— Written exercise —
Copy every line, leaving nothing out and adding nothing.

— Collected material —
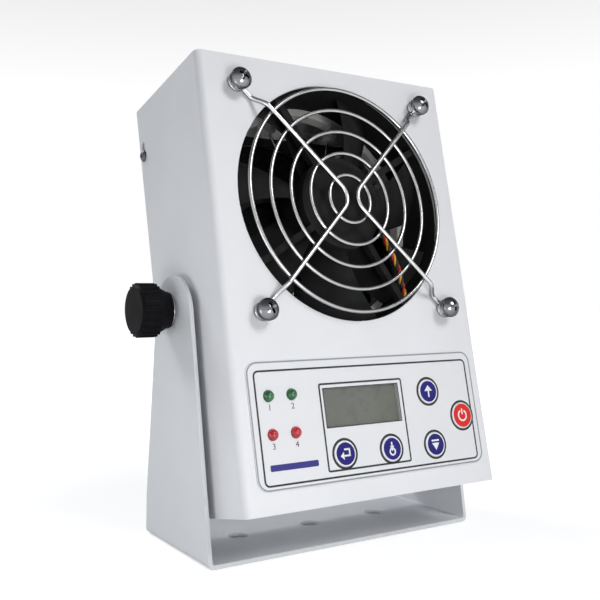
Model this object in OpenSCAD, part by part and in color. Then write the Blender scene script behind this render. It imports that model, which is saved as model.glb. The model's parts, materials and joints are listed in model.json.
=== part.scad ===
// Ionizing blower: a sheet-metal fan housing that tilts between the arms of a folded stand.
// The origin is on the bench, at the middle hole of the stand's base. +X is the viewer's right,
// +Y goes to the back and +Z is up. The housing's own frame has its origin on the tilt axis.

/* [Stand] */
// Outer width of the stand, across its arms
stand_w = 152; // [151:0.5:158]
// Depth of the stand's base
base_depth = 69; // [66:1:80]
// Thickness of the stand's sheet
stand_sheet = 2; // [1.5:0.1:2]
// Outer bend radius of the stand
stand_bend_r = 3; // [2.5:0.5:6]
// Height of the tilt axis above the bench
pivot_z = 112; // [110:1:125]
// Distance of the tilt axis behind the middle of the base
pivot_y = 4; // [0:0.5:6]
// Radius of the rounded top of each arm
arm_top_r = 18.5; // [16:0.5:20]
// Pitch of the three mounting holes in the base
base_hole_pitch = 42; // [35:1:50]
// Diameter of the mounting holes
base_hole_d = 10; // [5:0.5:12]

/* [Housing] */
// How far the top leans back at rest, in degrees
rest_tilt = 12; // [0:1:30]
// Width of the housing
housing_w = 142; // [140:1:144]
// Height of the housing's front
housing_h = 205; // [204:1:208]
// Depth of the housing
housing_d = 69.5; // [68:0.5:80]
// Height of the tilt axis above the housing's bottom
pivot_up = 96; // [94:0.5:98]
// Distance of the tilt axis behind the housing's front
pivot_back = 43.5; // [40:0.5:46]
// Thickness of the housing's sheet
sheet = 1.2; // [1:0.1:1.5]
// Outer bend radius of the housing's front corners
bend_r = 3.5; // [2.5:0.5:5]

/* [Fan and guard] */
// Side of the fan frame
fan_size = 120; // [119:0.5:120]
// Depth of the fan frame
fan_depth = 25; // [25:0.5:26]
// Pitch of the fan's four screws
fan_pitch = 105; // [104.8:0.1:105.2]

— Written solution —
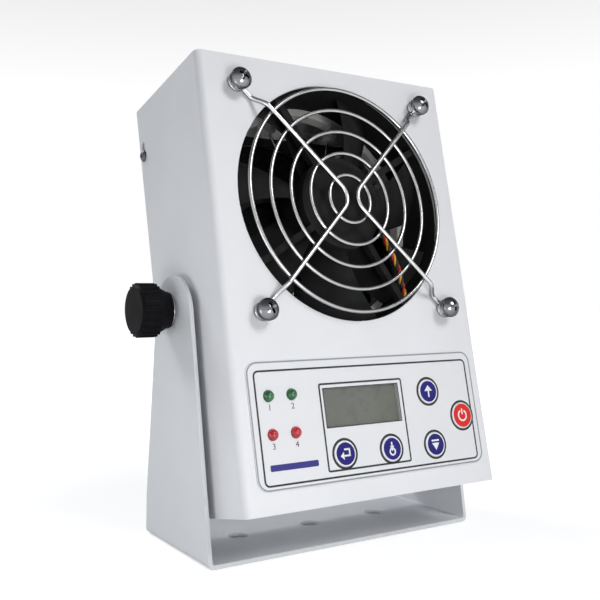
Model this object in OpenSCAD, part by part and in color. Then write the Blender scene script behind this render. It imports that model, which is saved as model.glb. The model's parts, materials and joints are listed in model.json.
=== part.scad ===
// Ionizing blower: a sheet-metal fan housing that tilts between the arms of a folded stand.
// The origin is on the bench, at the middle hole of the stand's base. +X is the viewer's right,
// +Y goes to the back and +Z is up. The housing's own frame has its origin on the tilt axis.

/* [Stand] */
// Outer width of the stand, across its arms
stand_w = 152; // [151:0.5:158]
// Depth of the stand's base
base_depth = 69; // [66:1:80]
// Thickness of the stand's sheet
stand_sheet = 2; // [1.5:0.1:2]
// Outer bend radius of the stand
stand_bend_r = 3; // [2.5:0.5:6]
// Height of the tilt axis above the bench
pivot_z = 112; // [110:1:125]
// Distance of the tilt axis behind the middle of the base
pivot_y = 4; // [0:0.5:6]
// Radius of the rounded top of each arm
arm_top_r = 18.5; // [16:0.5:20]
// Pitch of the three mounting holes in the base
base_hole_pitch = 42; // [35:1:50]
// Diameter of the mounting holes
base_hole_d = 10; // [5:0.5:12]

/* [Housing] */
// How far the top leans back at rest, in degrees
rest_tilt = 12; // [0:1:30]
// Width of the housing
housing_w = 142; // [140:1:144]
// Height of the housing's front
housing_h = 205; // [204:1:208]
// Depth of the housing
housing_d = 69.5; // [68:0.5:80]
// Height of the tilt axis above the housing's bottom
pivot_up = 96; // [94:0.5:98]
// Distance of the tilt axis behind the housing's front
pivot_back = 43.5; // [40:0.5:46]
// Thickness of the housing's sheet
sheet = 1.2; // [1:0.1:1.5]
// Outer bend radius of the housing's front corners
bend_r = 3.5; // [2.5:0.5:5]

/* [Fan and guard] */
// Side of the fan frame
fan_size = 120; // [119:0.5:120]
// Depth of the fan frame
fan_depth = 25; // [25:0.5:26]
// Pitch of the fan's four screws
fan_pitch = 105; // [104.8:0.1:105.2]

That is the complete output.